Perhaps "objects not pictures" is just the natural evolution of my interest in translating the methods and effects of collage into tapestry.  I am increasingly interested in effects like texture and layers and open warps and irregular edges and non-woven elements such as stitch and found objects.


Fold, Molly Elkind, 2020.  7" x 7" Linen, wool. 


Mixed Message, Molly Elkind 2019.  16" x 14"
tapestry with handmade paper, mounted on linen on stretcher bars
Exploring and exploiting these possibilities has been really exciting.  It feels like the resulting pieces, the best of them, are things-in-themselves, objects with their own unique mystery and quiddity (what a great word!).  They are not pictures of something; they are something.  Sheila Hicks' astounding series of 1000 minimes has undoubtedly been a huge inspiration for me, showing the power of the weaver's mind and hands at work, asking questions and experimenting.
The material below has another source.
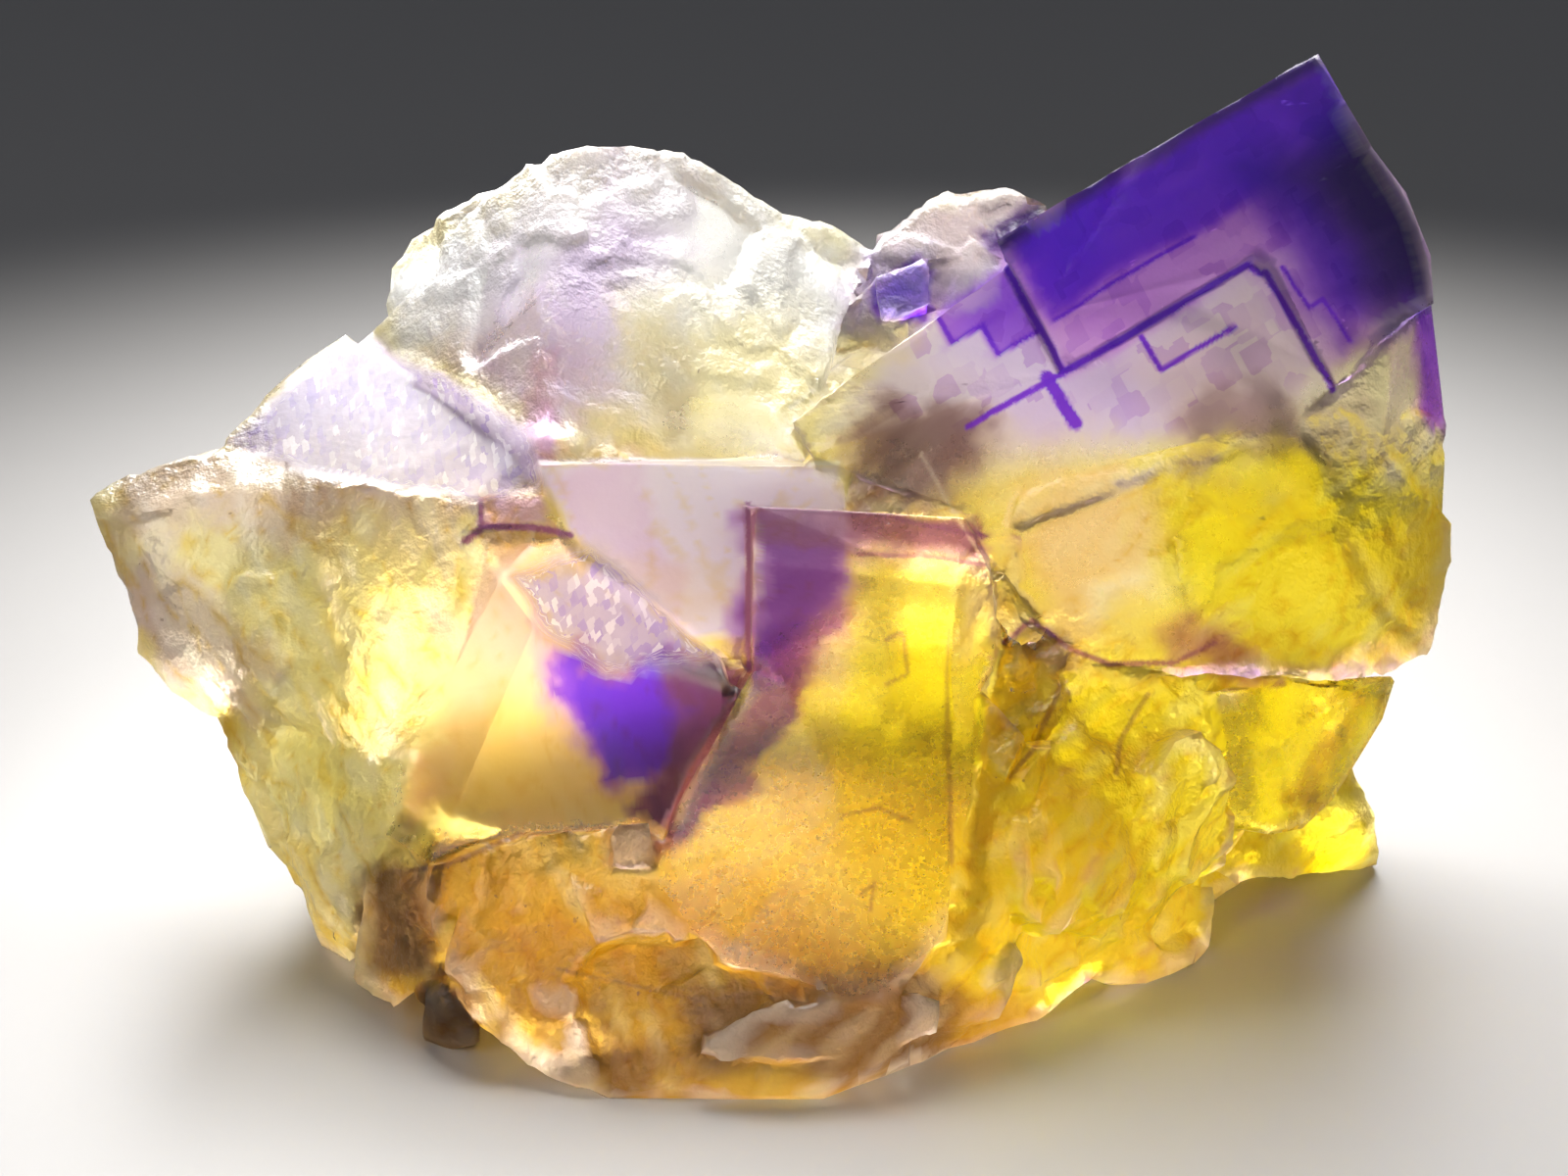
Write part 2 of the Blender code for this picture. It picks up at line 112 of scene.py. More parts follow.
ZONES = [
    # name of what it colours, colour, strength, kind of shape, wander, its measures
    ("whole lower half", YELLOW, 1.0, "blob", 1, -8, -12, 34, 17, 0, 0.4),
    ("bottom", HONEY, 1.0, "inside", 1,
     [(-25, -14), (3, -17), (14, -19), (10, -27), (-25, -27)], 3.0),
    ("right base", RICH_YELLOW, 1.0, "inside", 1,
     [(5, -5), (31, -4), (31, -15), (18, -21), (6, -21)], 2.0),
    # the pale peak and its left lobe are whitened as painted glow, for the lamp shining through
    # them from behind
    ("peak", WHITE, 0.95, "inside", 1,
     [(-21, 13), (-11, 24), (-5, 23), (6, 16), (-1, 7), (-12, 8)], 1.5),
    ("left lobe", WHITE, 1.0, "inside", 1, [(-21, 14), (-17, 19), (-12, 19), (-14, 13)], 1.0),
    ("peak, left face", LILAC, 0.7, "inside", 1, [(-17, 11), (-9, 21), (-6, 18), (-10, 8)], 1.8),
    ("peak, right face", PALE_YELLOW, 0.8, "inside", 1, [(-8, 14), (1, 13), (1, 7), (-8, 7)], 1.5),
    ("peak step", PINK, 0.9, "inside", 0.3,
     [(-12.6, 12.5), (-11.6, 12.5), (-11.2, 6.5), (-13.2, 6.5)], 0.3),
    ("left wing", PALE_YELLOW, 0.9, "inside", 1,
     [(-35, 5), (-24, 6), (-15.5, 4), (-16, -3), (-22, -20), (-26, -13)], 2.0),
    ("left wing, middle", LEMON, 0.8, "inside", 1,
     [(-25, 2), (-17, 1), (-18, -10), (-21, -17), (-25, -8)], 2.0),
    ("wing's top", ROSE, 0.8, "inside", 0.8,
     [(-35, 6), (-24, 7), (-16, 5), (-16, 3), (-26, 3), (-34, 2)], 1.0),
    ("wing's edge", ROSE, 0.9, "inside", 1, [(-35, 1.5), (-31.5, 2.5), (-26, -6), (-31, -6)], 0.9),
    ("shelf", FROST, 1.0, "inside", 0.2, SHELF_OUTLINE, 0.4),
    ("shelf step", PINK, 0.8, "inside", 0.1,
     [(-15.6, 4.8), (-12.3, 4.8), (-12.2, 3.3), (-15.6, 3.2)], 0.2),
    ("middle crystal", ICE, 1.0, "inside", 0.2, MIDDLE_OUTLINE, 0.3),
    ("middle crystal, left", PINK, 0.35, "inside", 0.8,
     [(-12, 6.2), (-8, 6.2), (-4.5, -2), (-11, 3)], 0.8),
    ("middle crystal, foot", PEACH, 0.3, "inside", 0.6,
     [(-11, 2.5), (-2, 0.5), (-4.5, -2.4), (-6, -2.4)], 0.7),
    ("left front wall", PEACH, 0.95, "inside", 1,
     [(-16, 2.5), (-12.5, 0), (-12, -7), (-19, -12), (-17.5, -4)], 1.0),
    ("ledge", BROWN, 0.5, "inside", 0.2,
     [(-15.7, 3.0), (-12, 3.3), (-3.1, -3.8), (-9.5, -4.1), (-12.8, -2.5)], 0.3),
    ("ledge top", FROST, 1.0, "inside", 0.5,
     [(-14, 0), (-10, 1.8), (-3.3, -3.8), (-8, -3.6), (-12.8, -2)], 0.6),
    ("below the wall", GOLD, 0.8, "blob", 1, -11.5, -9.0, 6.0, 3.6, 0, 0.5),
    ("wall, mauve", MAUVE, 1.0, "inside", 0.8,
     [(-12.8, -3.0), (-3.2, -4.4), (-4.5, -7.5), (-8.5, -10.0), (-12, -7.5)], 1.0),
    ("wall", VIOLET, 0.95, "inside", 0.8,
     [(-11.6, -3.5), (-9.9, -3.0), (-5.2, -4.0), (-5.4, -7.2), (-8.2, -9.1), (-9.3, -9.6),
      (-10.6, -7.4)], 0.7),
    # painted shade: a near-black plum wedge in the corner below the violet block, where its shadow
    # falls
    ("wall's corner", DARK_PLUM, 1.0, "inside", 0.8,
     [(-5.6, -4.2), (0, -4.2), (0, -6), (-6, -13), (-7, -11)], 0.7),
    ("violet block", PURPLE, 1.0, "inside", 0.6,
     [(-1.8, 3.6), (4, 2.5), (3, -2), (-0.5, -4.7), (-1.8, -4.7)], 0.9),
    ("violet block, top", PLUM, 0.8, "inside", 0.2,
     [(-1.8, 4.3), (3, 3.9), (9.5, 3.6), (10.4, 1.5), (4, 1.7), (-1.8, 2.5)], 0.3),
    ("violet block, rim", PINK, 0.7, "inside", 0.2,
     [(3, 2.4), (10.4, 1.8), (10.5, 0.5), (4.0, 1.0)], 0.3),
    ("front crystal, top", PEACH, 0.85, "inside", 0.8,
     [(4, 0.5), (10.5, 0.5), (8.4, -5), (1, -5)], 1.2),
    ("front crystal", RICH_YELLOW, 0.9, "blob", 0.8, 5.4, -7, 3.0, 7, -8, 0.4),
    ("shadow of the block", MAROON, 0.8, "inside", 0.5,
     [(3.6, -0.6), (0.8, -5), (-5.8, -11.4), (-6.0, -9), (-1.6, -4)], 0.7),
    ("pale cubes behind", LILAC, 0.6, "inside", 0.6,
     [(3, 13.5), (4, 19), (12, 21.5), (15, 20), (9, 14.5)], 0.8),
    ("great crystal", ICE, 0.95, "inside", 0.8, GREAT_OUTLINE, 1.2),
    ("great crystal, heart", BLUSH, 0.95, "grown", 0.5, 3.0, 11.0, 8.5, 15.0, 1.5),
    ("great crystal, middle", LILAC, 0.2, "inside", 1,
     [(10, 13), (24, 19), (27, 12), (12, 6)], 2.0),
    ("great crystal, foot", PEACH, 0.8, "inside", 1, [(11, 4), (20, 6), (20, 1), (13, -3)], 1.5),
    ("great crystal, low", RICH_YELLOW, 0.9, "inside", 1,
     [(20, 5.5), (28, 6.5), (34, 4), (33, -4), (24, -4), (19, 1)], 1.8),
    ("growth band 2", ORCHID, 1.0, "grown", 0.2, -0.2, 15.0, 0.0, 7.9, 0.35),
    ("growth band 2, right", ORCHID, 0.7, "grown", 0.3, 11.0, 15.5, 7.0, 14.0, 0.8),
    ("growth band 1", BRIGHT_VIOLET, 0.9, "grown", 0.2, 0.5, 19.0, 0.4, 4.7, 0.5),
    ("growth band 1, right", VIOLET, 0.9, "grown", 0.4, 13.0, 19.5, 3.5, 13.0, 1.6),
    ("right side", INDIGO, 0.9, "grown", 0.3, 15.5, 20.0, 5.0, 13.5, 1.6),
    ("upper edge", INDIGO, 0.75, "grown", 0.1, -0.4, 19.5, -0.6, 0.6, 0.35),
    ("stair 1", BRIGHT_VIOLET, 0.45, "grown", 0.1, -4.5, -0.4, 1.6, 3.4, 0.3),
    ("stair 2", BRIGHT_VIOLET, 0.45, "grown", 0.1, -2.8, -0.4, 3.2, 5.1, 0.3),
    ("right rim", BRIGHT_VIOLET, 0.7, "inside", 0.4,
     [(32, 15), (34, 14), (34.5, 6.5), (32.8, 8)], 0.5),
    ("smoke, left", SMOKE, 0.9, "blob", 1.4, 7.5, 6.5, 2.6, 2.2, 20, 0.6),
    ("smoke, right", SMOKE, 0.4, "blob", 1.4, 24.5, 8.0, 5.0, 1.8, -8, 0.6),
    ("lilac veil", LILAC, 0.6, "blob", 1.0, 14.5, 8.6, 5.0, 2.2, 25, 0.6),
    ("pale corner", CREAM, 0.5, "blob", 1.2, 18.5, 1.0, 3.6, 1.8, 15, 0.6),
    ("seam, left", SMOKE, 0.45, "blob", 0.8, 12.6, -2.6, 2.4, 0.9, -30, 0.6),
    ("seam, right", SMOKE, 0.35, "blob", 0.8, 27.5, -3.9, 3.4, 0.6, 10, 0.6),
    ("violet patch", PLUM, 0.5, "blob", 0.6, 22.3, -3.4, 2.4, 1.3, -20, 0.5),
    ("cube behind", BRIGHT_VIOLET, 0.95, "inside", 0.1,
     [(4.6, 15.2), (6.8, 16.9), (7.4, 16.0), (7.2, 13.6), (4.6, 14.0)], 0.3),
    ("left lump", GREY_BROWN, 0.8, "inside", 0.4,
     [(-21.5, -14.5), (-17.5, -15), (-17.5, -20), (-21.5, -20)], 0.5),
    ("grey cube", SMOKE, 0.6, "inside", 0.1,
     [(-8.9, -12.0), (-6.4, -12.2), (-6.6, -14.3), (-9.0, -14.3)], 0.3),
    ("grey slab", GREY_BROWN, 0.85, "inside", 0.8,
     [(-5, -20.5), (8, -19.5), (8, -24.5), (-5, -25)], 1.2),
    ("low cube", SMOKE, 0.6, "inside", 0.1,
     [(-18.5, -20.4), (-15.5, -20.4), (-15.5, -23.5), (-18.5, -23.5)], 0.3),
    ("bottom clouds", GREY_BROWN, 0.5, "blob", 1.5, -9.5, -23, 2.5, 2.0, 0, 0.6),
]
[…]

Cross Over, Sheila Hicks, 1968.  Wool.  8.25" x 5.5"
from Sheila Hicks Weaving as Metaphor,
ed. Nina Stritzler-Levine (New York:  Bard Graduate Center), 2006

I don't really know where this all will lead.  I'm thinking my next major exploration in this direction will be a woven version of this collage I did a couple years ago.*

Collage, Molly Elkind, 2018. 

I can't wait to see if I can reproduce those irregular edges and make some sort of exciting interpretation of the printed patterns on the paper!  If this sounds like fun to you too, join me in Santa Fe in a couple weeks and we'll see what we discover, using collage to stretch our understanding of tapestry.
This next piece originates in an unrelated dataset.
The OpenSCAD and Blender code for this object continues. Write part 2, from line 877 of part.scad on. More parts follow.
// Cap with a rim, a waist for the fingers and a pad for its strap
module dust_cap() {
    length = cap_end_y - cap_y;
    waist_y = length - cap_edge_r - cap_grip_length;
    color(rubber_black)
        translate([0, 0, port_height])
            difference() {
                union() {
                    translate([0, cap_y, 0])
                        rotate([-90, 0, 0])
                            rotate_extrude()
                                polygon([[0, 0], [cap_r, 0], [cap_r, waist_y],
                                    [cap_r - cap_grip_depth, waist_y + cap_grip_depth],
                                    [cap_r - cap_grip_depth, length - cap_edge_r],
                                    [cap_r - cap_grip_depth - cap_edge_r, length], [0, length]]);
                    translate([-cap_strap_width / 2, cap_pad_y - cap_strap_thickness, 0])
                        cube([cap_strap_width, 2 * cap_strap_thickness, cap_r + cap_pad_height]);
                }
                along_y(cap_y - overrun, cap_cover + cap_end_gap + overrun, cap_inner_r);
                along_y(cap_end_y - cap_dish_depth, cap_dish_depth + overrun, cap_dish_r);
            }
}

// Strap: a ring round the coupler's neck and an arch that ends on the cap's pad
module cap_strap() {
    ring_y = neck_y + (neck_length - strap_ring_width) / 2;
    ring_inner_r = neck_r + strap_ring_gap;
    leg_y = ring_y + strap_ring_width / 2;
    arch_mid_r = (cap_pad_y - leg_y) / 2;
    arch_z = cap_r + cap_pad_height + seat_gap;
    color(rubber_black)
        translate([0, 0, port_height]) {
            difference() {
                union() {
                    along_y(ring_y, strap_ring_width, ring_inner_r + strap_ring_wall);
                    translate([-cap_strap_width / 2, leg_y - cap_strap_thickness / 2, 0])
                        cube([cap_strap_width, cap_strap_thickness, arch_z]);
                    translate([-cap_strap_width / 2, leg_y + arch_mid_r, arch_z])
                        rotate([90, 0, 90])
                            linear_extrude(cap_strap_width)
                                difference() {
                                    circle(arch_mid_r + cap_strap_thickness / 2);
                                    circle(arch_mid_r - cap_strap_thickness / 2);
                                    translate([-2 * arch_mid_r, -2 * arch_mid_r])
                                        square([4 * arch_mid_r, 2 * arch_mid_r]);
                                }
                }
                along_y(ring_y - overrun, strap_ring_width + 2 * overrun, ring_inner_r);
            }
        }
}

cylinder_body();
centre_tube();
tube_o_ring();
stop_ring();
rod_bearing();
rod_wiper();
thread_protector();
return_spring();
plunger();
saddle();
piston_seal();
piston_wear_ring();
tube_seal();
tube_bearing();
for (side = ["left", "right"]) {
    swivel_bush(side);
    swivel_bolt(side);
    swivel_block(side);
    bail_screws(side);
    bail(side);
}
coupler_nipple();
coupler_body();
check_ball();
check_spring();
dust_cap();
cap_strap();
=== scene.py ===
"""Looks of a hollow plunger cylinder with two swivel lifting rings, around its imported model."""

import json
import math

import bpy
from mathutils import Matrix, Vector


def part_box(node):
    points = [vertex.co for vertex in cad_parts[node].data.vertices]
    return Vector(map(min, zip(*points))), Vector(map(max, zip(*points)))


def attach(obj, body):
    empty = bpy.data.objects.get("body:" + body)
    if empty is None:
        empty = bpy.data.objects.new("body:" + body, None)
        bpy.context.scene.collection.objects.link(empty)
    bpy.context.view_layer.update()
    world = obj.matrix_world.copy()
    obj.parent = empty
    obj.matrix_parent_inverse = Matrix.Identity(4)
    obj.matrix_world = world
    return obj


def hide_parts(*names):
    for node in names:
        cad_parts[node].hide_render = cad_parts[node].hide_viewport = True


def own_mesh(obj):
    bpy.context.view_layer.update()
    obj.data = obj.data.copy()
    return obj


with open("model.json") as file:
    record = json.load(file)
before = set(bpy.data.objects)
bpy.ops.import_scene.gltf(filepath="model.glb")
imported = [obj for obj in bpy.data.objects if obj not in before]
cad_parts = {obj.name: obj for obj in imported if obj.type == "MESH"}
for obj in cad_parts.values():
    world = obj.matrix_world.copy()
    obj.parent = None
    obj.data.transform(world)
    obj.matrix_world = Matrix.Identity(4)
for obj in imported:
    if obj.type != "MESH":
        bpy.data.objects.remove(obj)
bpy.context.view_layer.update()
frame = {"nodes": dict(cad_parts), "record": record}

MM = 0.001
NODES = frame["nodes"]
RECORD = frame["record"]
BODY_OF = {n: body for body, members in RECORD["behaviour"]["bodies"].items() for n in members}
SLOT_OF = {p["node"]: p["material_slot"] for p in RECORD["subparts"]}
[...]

*Back story:  I made the collage soon after we moved to New Mexico.  As I looked at it, it felt at odds with the environment I now found myself in.  In fact, my private title for it has been "Peachtree Boogie Woogie",  in a nod to the Mondrian painting evoking the traffic on Broadway in New York City.  My collage seemed to evoke the busy-ness and clamor of the Atlanta we had just left.  So I turned my attention to interpreting our new environment.